Artist detained at border over sketch of SUV

From J-Walk Blog:

Keene Valley resident Jerilea Zempel was detained at the U.S. border this summer because she had a drawing of a sport-utility vehicle in her sketchbook.

U.S. Customs and Border Protection officers told Zempel they suspected her of copyright infringement.

She was released after more than an hour in custody at the Houlton, Maine, port of entry from New Brunswick, Canada.

Her release came only after she persuaded border guards she was an artist doing a project that involved a crocheted SUV as a statement against America’s dependence on oil and love for big vehicles.

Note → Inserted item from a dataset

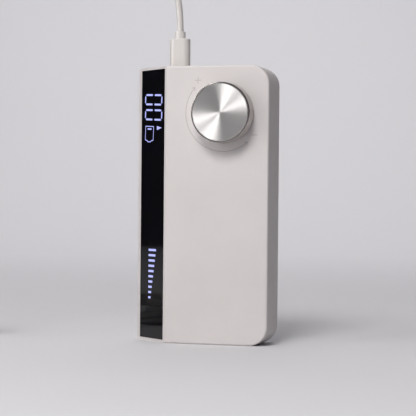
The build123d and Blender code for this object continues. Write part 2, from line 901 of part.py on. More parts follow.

(Lohr McKinstry, “Keene artist had hard time getting back into US”, Plattsburgh (N.Y.) Press-Republican, Oct. 4).

Microblog 2008-10-09

Bounteous bankruptcies: Lehman Brothers

Fueled by Weil Gotshal & Manges partner rates in the $950/hour vicinity, “fees for lawyers, accountants and financial advisers in the Lehman case may reach $906 million, according to [bankruptcy lawprof] Lynn LoPucki”. (Bloomberg, Oct. 9). Elie Mystal at Above the Law notes a recent fee survey and concludes that “Lehman is getting the most expensive bankruptcy money can buy”.

Actually, bankruptcy professionals might earn even a very rich keep if they provided a quick and decisive way to allocate losses from the failure, move Lehman assets to their most productive uses and bring relative certainty to all parties. The prospect instead of slow, chancy, and hard-fought wrangling is one major reason why the administratively assisted “speed bankruptcy” model of financial institution reorganization, seen in the Washington Mutual case, has been winning praise from knowledgeable observers (e.g. Alex Tabarrok). If speed bankruptcy seems well suited to the crisis, one reason is that conventional, protracted, lawyer-run bankruptcy seems so ill-suited. More: Roger Parloff, Fortune “Legal Pad”, American Lawyer.